In Vishaka v State of Rajasthan 1997 6 SCC 241, the Supreme Court of India noted that each incident of sexual harassment at the workplace results in a violation of the fundamental rights, including the right to life and liberty, protected by Article 21 of the Constitution of India.
If we subscribe to this view of the supreme Court that rape is a violation of fundamental right and a violation of individual integrity and autonomy there is no reason why only women, though being more vulnerable to it than others, should have a redressal right.
The Rights of the “Others”
The binary definition of rape completely excludes transgenders, a community possibly even more vulnerable to such crimes than woman, from the discourse of rape. It does not take into account the fact that these people are generally ostracized by society and their peculiar sexual form gives people even more reason to humiliate them through the weapon of rape.
While granting the transgender community the right to identify themselves as the third gender, the Supreme Court of India in its judgment in NALSA v Union of India AIR 2014 SC 1863, said that the “recognition of one’s gender identity lies at the heart of the fundamental right to dignity” and that “discrimination on the basis of … gender identity includes any discrimination, exclusion, restriction or preference, which has the effect of nullifying or transposing equality by the law or the equal protection of laws guaranteed under our Constitution”.
If we go by the letter and spirit of this judgement, we would realize that the definition of rape in binary form does not do justice to the principles enunciated by the apex court.
Their reason for this belief is that women have to face some of those consequences of rape which men don’t have to face. But, it is true that men also have to face some specific consequences like being perceived as weak and effeminate on controlled and overpowered by a woman.The principle of equality of law does not allow us to make a comparison between the position of victims, it guarantees equal protection to all victims and equal punishment for similar crimes. To compare the pain, agony and humiliation of the victims of a crime is an insensitivity no civilized society would want to commit.

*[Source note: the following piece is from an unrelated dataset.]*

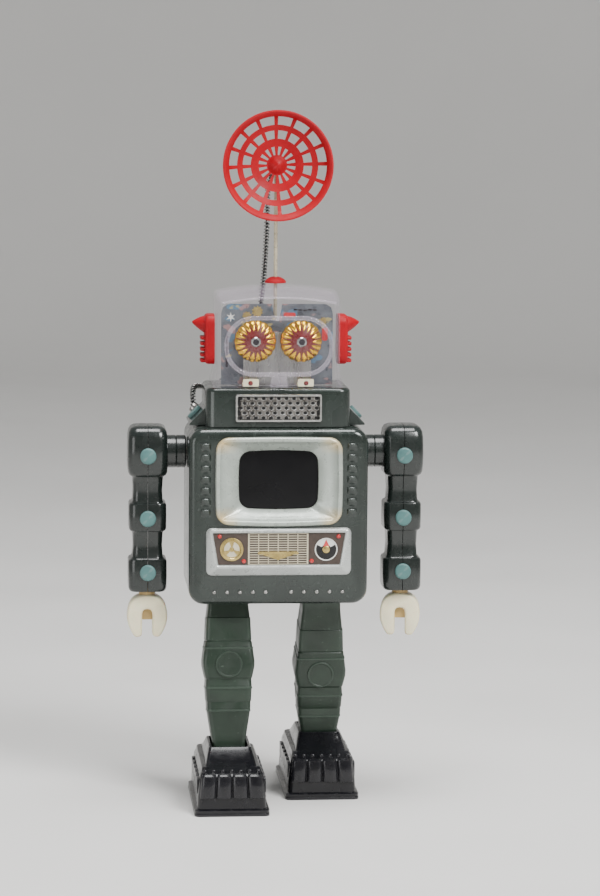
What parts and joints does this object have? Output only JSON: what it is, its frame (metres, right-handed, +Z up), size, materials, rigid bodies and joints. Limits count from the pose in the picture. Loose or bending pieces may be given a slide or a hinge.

The question about undoing the progress made in women empowerment is based on the fear that if the crime is made gender neutral, men will file counter complaint against their victims. It cannot be denied that it is a possibility but any accusation needs to be proved in a court of law, a man’s accusation of rape against a woman would generally be more difficult to prove. And even now accused men employ counter claims like consensual sex, fabricated allegations etc. To reduce the threat of counter complaints, provisions should be made for punishment for filing fake cases.
It is very probable that the factors which stop men from reporting actual sexual offences against them will also prevent them from registering fake counter complaints. The fear of emasculation is a huge burden that men have to carry. He will have to worry about the mockery and indignation that will follow. Also in the kind of society that we live in, it will already be very difficult for a man to make people believe that he was overpowered and raped by a woman.
Flavia Agnes writes that rape “has been one of the means through which the social hierarchy of power relationships is maintained and nurtured in a gendered society.” It is a completely right observation but it does not keep sight of the fact that the determination of the relation of domination and subordination does not depend only on gender identities but is also a manifestation of class, religious, racial and caste differences. It is a well known fact that in racial, ethnic and national conflicts, rape has been frequently used as a tool to degrade the people (men and women) of the other side and create psychological feeling of defeat and powerlessness. It is a mark of subjugation of the soul and honour of the other side. There is no reason why men would be exempted from this assertion of power.
The violation of the most fundamental right of life with dignity and bodily autonomy, the grave psychological effects of the crime and its sheer heinousness must be enough to convince us of the need to provide protection to everyone who is vulnerable. For the protection of one section of the society (women) we cannot put the rights of others (men and transgenders) on hold.